Assan Jatta

Personal information
- Full name: Assan Jatta
- Date of birth: 26 June 1984 (age 42)
- Place of birth: Gambia
- Position: Striker

Senior career*
- Years: Team / Apps / (Gls)
- 2005–2006: Steve Biko
- 2006–2009: Lierse S.K.
- 2007–2008: → Verbroedering Geel-Meerhout (loan)
- 2010: Ron Mango FC
- 2011: Mariekerke / 7 / (2)
- 2011–: Steve Biko

International career
- Gambia / 2

= Assan Jatta =

Gambian footballer

Assan Jatta (born 26 June 1984) is a Gambian football striker. He currently plays for Steve Biko FC in Gambia. He scored twice in seven league appearances in a Mariekerke shirt since switching to the club from local side Steve Biko in the opening stage of the Belgian third tier campaign in 2011, , and has been on the national team of Gambia.

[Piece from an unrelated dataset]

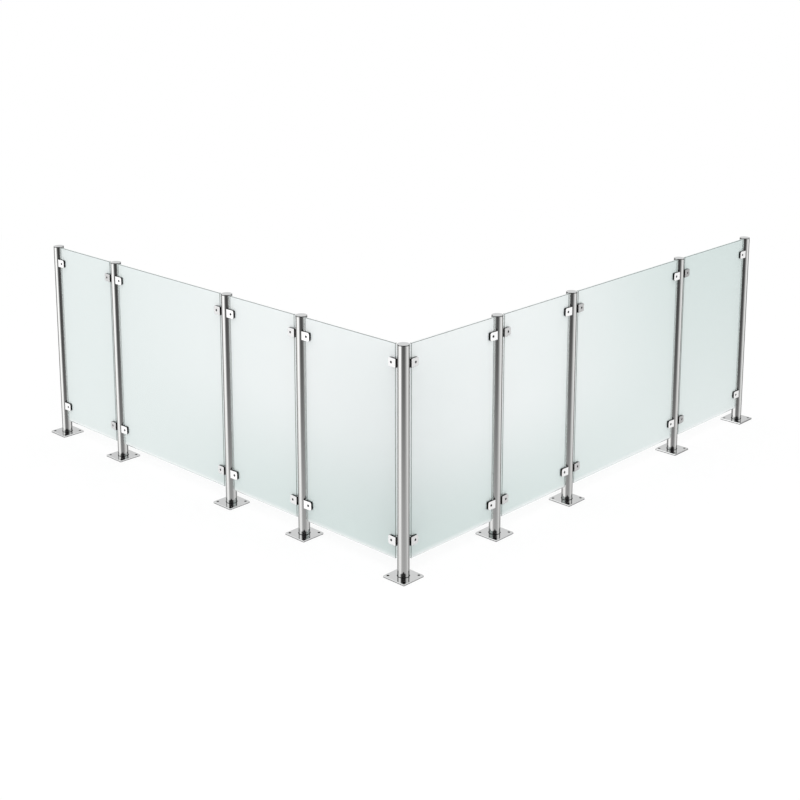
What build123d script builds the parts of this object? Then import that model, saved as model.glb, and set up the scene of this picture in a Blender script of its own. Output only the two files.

In July and August 2008 he joined FC Dallas on a 10-day trial. In July 2009 he joined Columbus Crew SC on trial, but was not signed.

Jatta previously played for Lierse in the Belgian First Division.

In the 2005–2006 season he played in Gambia for club Steve Biko, and then joined Lierse S.K. In Belgian First Division, he was loaned out to Verbroedering Geel-Meerhout. In 2010, he went back home in Gambia to play for Ron Mango FC. He has played twice for the national side.